Calvin W. Demarest (June 1886 – June 12, 1925) was a national amateur and professional carom billiards champion from Chicago in the early 20th century known for an open, crowd-pleasing style of play. He later gained notoriety for stabbing his wife and injuring his mother during a suicidal psychotic episode. Demarest won major amateur championships in 1907 and 1908.

==Biography==
Demarest was born in June 1886 in Illinois. His mother was Ida B. Demarest (1860–1923) of Ohio He studied music as a child, his father an organist in Chicago, and his mother a singer. At an early age he developed an interest in pool and balkline billiards.

On March 9, 1907, he set a new record 14.2 balkline billiards average of 27 3-11 during the national amateur championship tournament in New York City beating the record set by Justus Ferdinand Poggenburg III.

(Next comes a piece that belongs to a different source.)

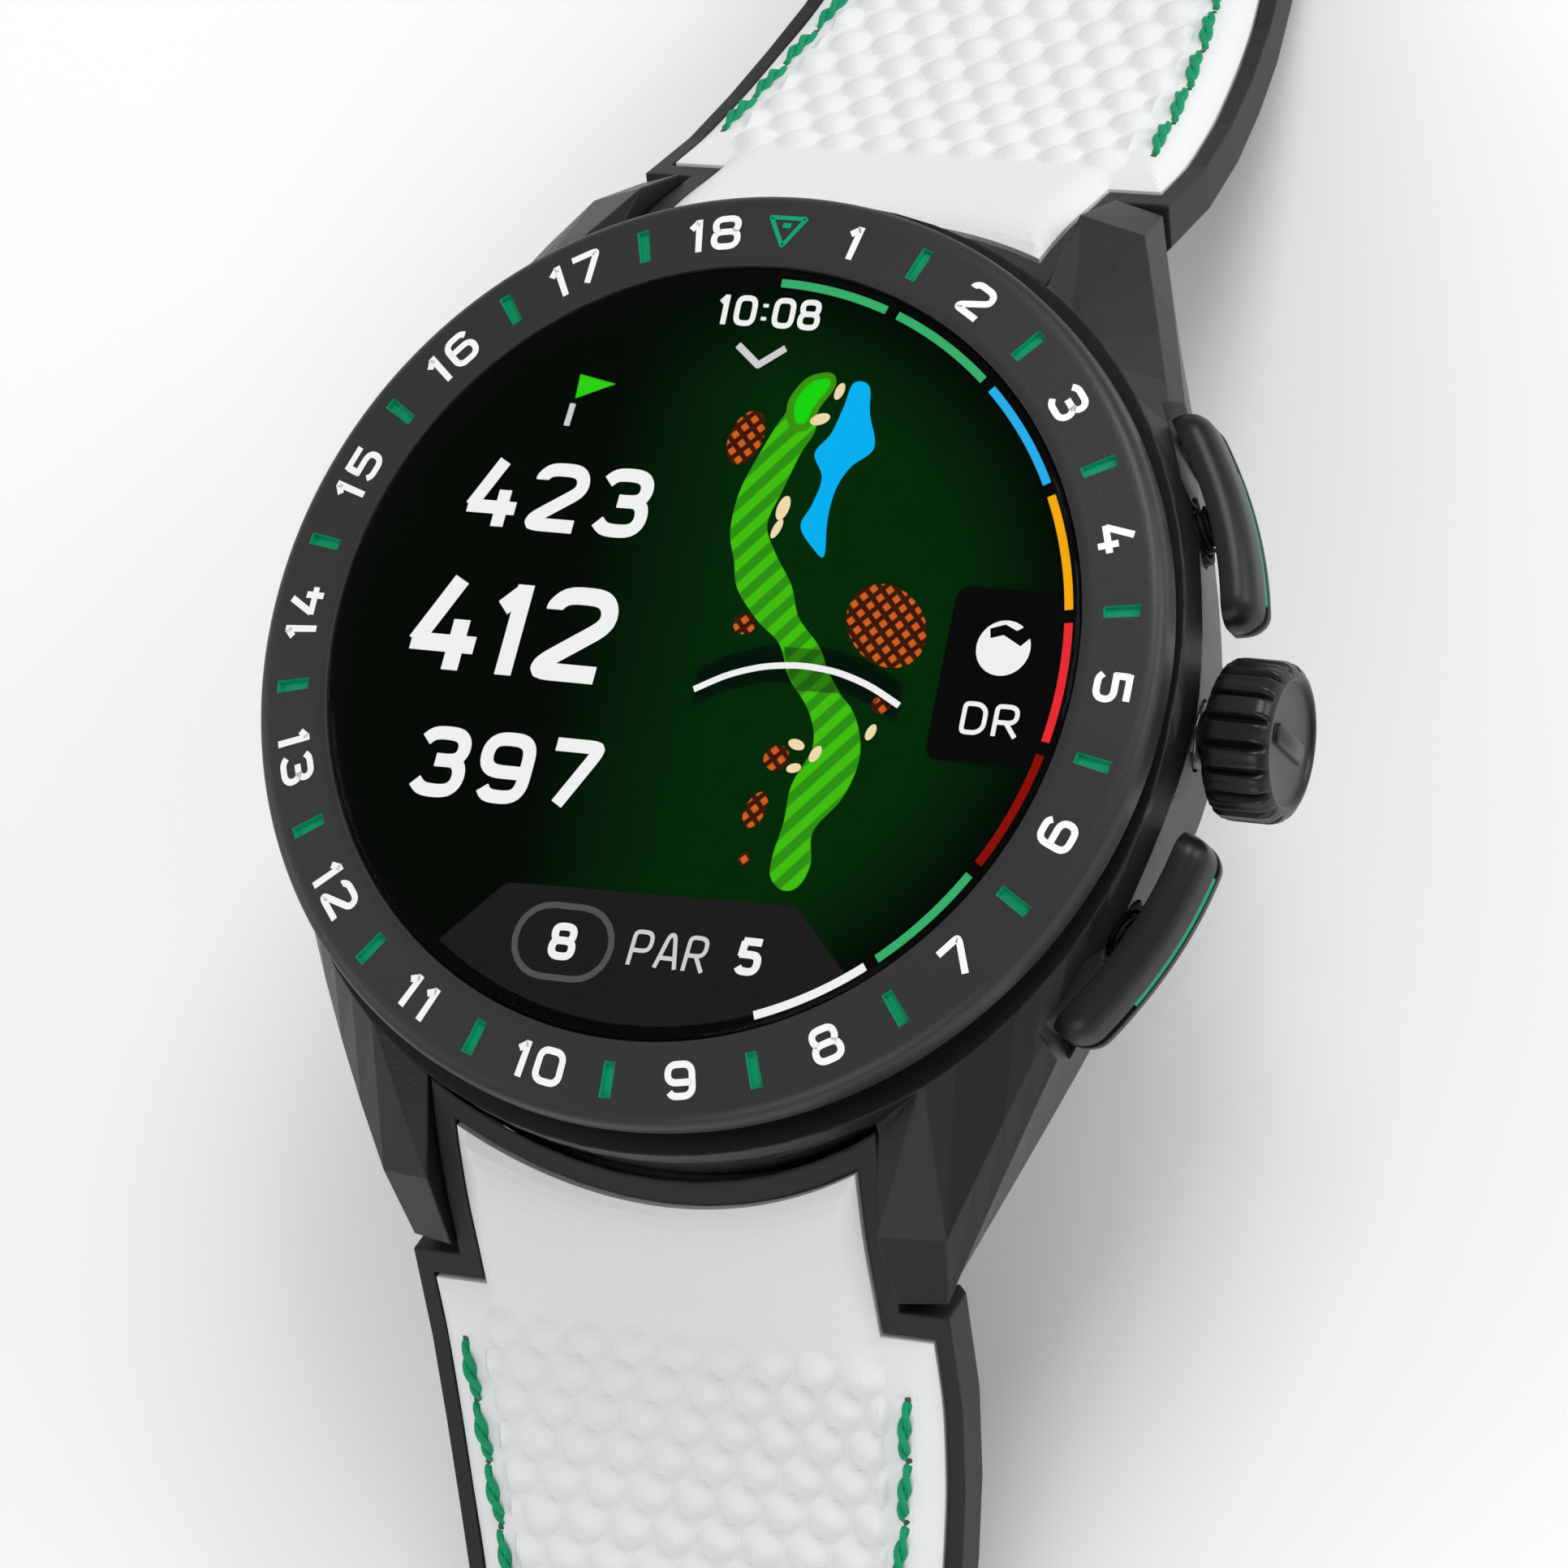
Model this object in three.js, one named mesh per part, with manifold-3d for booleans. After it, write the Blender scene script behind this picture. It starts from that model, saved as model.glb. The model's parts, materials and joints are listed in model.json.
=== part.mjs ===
// Golf GPS watch, in millimetres.
// +X points at 3 o'clock, where the crown is, +Y at 12 o'clock and +Z out of the screen.
// The origin is the centre of the flat sensor window on the case back.
// The watch lies open, screen up, resting on its two splayed strap halves.
import * as THREE from "three";
import { ConvexGeometry } from "three/addons/geometries/ConvexGeometry.js";
import { mergeVertices } from "three/addons/utils/BufferGeometryUtils.js";
import Module from "manifold-3d";

const wasm = await Module();
wasm.setup();

// ---------------------------------------------------------------------------
// Driving dimensions
// ---------------------------------------------------------------------------
const gap = 0.15; // clearance between neighbouring fixed pieces
const runGap = 0.1; // clearance round a shaft or a slide

// Head
const headHeight = 13.2; // sensor window to glass
const bezelRadius = 22.2;
const bezelHeight = 3.3; // visible height of the bezel above the case shoulder
const bezelFall = 0.45; // how far the bezel's top face falls towards its rim
const glassRadius = 18.4;
const glassThickness = 1.3;
const holeCount = 18; // numbered sectors on the bezel
const tickLength = 1.65;
const tickWidth = 0.55;
const tickDepth = 0.3;
const caseFloor = 1.6; // height of the case's flat underside
const wallThickness = 3.3; // case wall at 3 and 9 o'clock
const lugInner = 11.3; // half the gap between two lugs
const lugWidth = 2.9;
const lugLength = 4.5; // from the bezel's rim to the lug tip

// Crown and pushers
const crownRadius = 3.75;
const crownLength = 3.6;
const crownFlutes = 18;
const crownTravel = 0.5;
const stemRadius = 0.8;
const pusherAngle = 25; // degrees from 3 o'clock
const pusherHeight = 3.9;
const pusherThickness = 1.5;
const pusherTravel = 0.5;

// Inside
const displayThickness = 0.95;
const boardThickness = 0.8;
const sensorThickness = 1.5;
const windowRadius = 8.6;

// Strap
const barOffset = 2.2; // spring bar axis, out from the bezel's rim
const barHeight = 1.75; // spring bar axis above the sensor window
const barRadius = 0.75;
const strapWide = 13.6; // half width just past the lugs
const strapNarrow = 10.2; // half width at the clasp
const strapThickness = 2.6;
const leatherRim = 0.8; // width of the rubber rim round the leather
const leatherDepth = 1.2;
const leatherDome = 1.0;
const upperLength = 55.5; // spring bar to the clasp's bar, along Y
const lowerLength = 62;

// Clasp
const claspRadius = 62; // outer radius of the curved cover
const claspPlate = 1.2;
const bladePlate = 1.0;
const claspWidth = 10.4; // half width of the cover

// ---------------------------------------------------------------------------
// Derived heights and radii
// ---------------------------------------------------------------------------
const shoulderHeight = headHeight - bezelHeight;
const shoulderRadius = bezelRadius + 0.7;
const lugWallRadius = shoulderRadius - 0.3; // case wall between the lugs
const lugReach = bezelRadius + lugLength;
const mainBore = bezelRadius - wallThickness;
const seatBore = mainBore - 1.7;
const bezelSeat = bezelRadius - 2.0;
const glassBottom = headHeight - glassThickness;
const displayTop = glassBottom - gap;
const displayBottom = displayTop - displayThickness;
const chassisTop = displayBottom - gap;
const chassisBottom = chassisTop - 0.9;
const boardTop = chassisBottom - 0.3;
const boardBottom = boardTop - boardThickness;
const sensorBottom = 1.25;
const sensorTop = sensorBottom + sensorThickness;
const axisHeight = (shoulderHeight + caseFloor) / 2 + 0.55; // crown and pushers
const barY = bezelRadius + barOffset;
const tickMiddle = (glassRadius + bezelRadius) / 2;

// ---------------------------------------------------------------------------
// Finishes
// ---------------------------------------------------------------------------
function finish(color, roughness, metalness) {
  return new THREE.MeshStandardMaterial({ color, roughness, metalness });
}
const blackSteel = finish(0x2a2a2c, 0.5, 0.8);
const bezelCeramic = finish(0x2e2e30, 0.55, 0.2);
const glass = finish(0x0a0f0a, 0.05, 0.0);
const screen = finish(0x062006, 0.3, 0.0);
const rubber = finish(0x262626, 0.75, 0.0);
const leather = finish(0xe6e6e8, 0.6, 0.0);
const greenResin = finish(0x0a8a50, 0.4, 0.0);
const steel = finish(0xb8babd, 0.3, 1.0);
const darkPlastic = finish(0x1b1c1e, 0.6, 0.0);
const circuitBoard = finish(0x0c3b22, 0.5, 0.1);
const foil = finish(0x8e9196, 0.4, 0.6);
const gold = finish(0xc9a24a, 0.3, 1.0);
const smokedGlass = finish(0x0b0b10, 0.1, 0.0);

// ---------------------------------------------------------------------------
// Shape helpers
// ---------------------------------------------------------------------------
// A closed mesh as a manifold-3d solid.
function solid(geometry) {
  const bare = geometry.clone();
  bare.deleteAttribute("normal");
  bare.deleteAttribute("uv");
  const merged = mergeVertices(bare, 1e-4);
  const vertProperties = new Float32Array(merged.getAttribute("position").array);
  const triVerts = new Uint32Array(merged.index.array);
  return new wasm.Manifold(new wasm.Mesh({ numProp: 3, vertProperties, triVerts }));
}

// A manifold-3d solid as a flat-shaded three.js geometry.
function geometryOf(body) {
  const mesh = body.getMesh();
  const geometry = new THREE.BufferGeometry();
  geometry.setAttribute("position", new THREE.BufferAttribute(mesh.vertProperties, 3));
  geometry.setIndex(new THREE.BufferAttribute(mesh.triVerts, 1));
  const flat = geometry.toNonIndexed();
  flat.computeVertexNormals();
  return flat;
}

function cut(base, ...tools) {
  return geometryOf(tools.reduce((body, tool) => body.subtract(solid(tool)), solid(base)));
}

function join(base, ...others) {
  return geometryOf(others.reduce((body, other) => body.add(solid(other)), solid(base)));
}

function common(base, other) {
  return geometryOf(solid(base).intersect(solid(other)));
}

// A cylinder along Z from z0 to z1.
function post(radius, z0, z1, segments = 20, x = 0, y = 0) {
  const body = new THREE.CylinderGeometry(radius, radius, z1 - z0, segments);
  return body.rotateX(Math.PI / 2).translate(x, y, (z0 + z1) / 2);
}

// A cylinder along X from x0 to x1, centred on (y, z).
function axle(radius, x0, x1, y, z, segments = 16) {
  const body = new THREE.CylinderGeometry(radius, radius, x1 - x0, segments);
  return body.rotateZ(-Math.PI / 2).translate((x0 + x1) / 2, y, z);
}

// A box between two corners.
function block(low, high) {
  const size = high.map((value, axis) => value - low[axis]);
  const middle = high.map((value, axis) => (value + low[axis]) / 2);
  return new THREE.BoxGeometry(...size).translate(...middle);
}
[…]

On March 14, 1908, he broke the world's amateur record for the high in the opening game of the national amateur 14.2 balkline tournament with an impressive high of 168. He was competing against Clarence Jackson of Chicago. Starting in 1909, he competed in professional as well as amateur tournaments, winning at least three professional championships. In 1910, he defeated the renowned French champion Rerolle for the international amateur championship.

By the mid-1910s, Demarest's mental state began to deteriorate. Among other things, he would experience hallucinations regarding his wife, often that she was robbing him. On June 16, 1915, Demarest stabbed his wife in the throat several times with a pocket knife, wounding her severely, and then attempted to slit his own throat. His mother attempted to restrain him and was cut on the hand.

He was deemed unfit to stand trial and was remanded to the Elgin Asylum for the insane. He was reported to have died there eight months later, on February 22, 1916, but the following day's The New York Times ran an item titled "Calvin Demarest Not Dead", in which the paper wrote "Dr. Hawley, Deputy Superintendent at the asylum, is at a loss to explain how the report of Demarest's death occurred." Demarest would die on June 12, 1925 at the Elgin Asylum in Elgin, Illinois.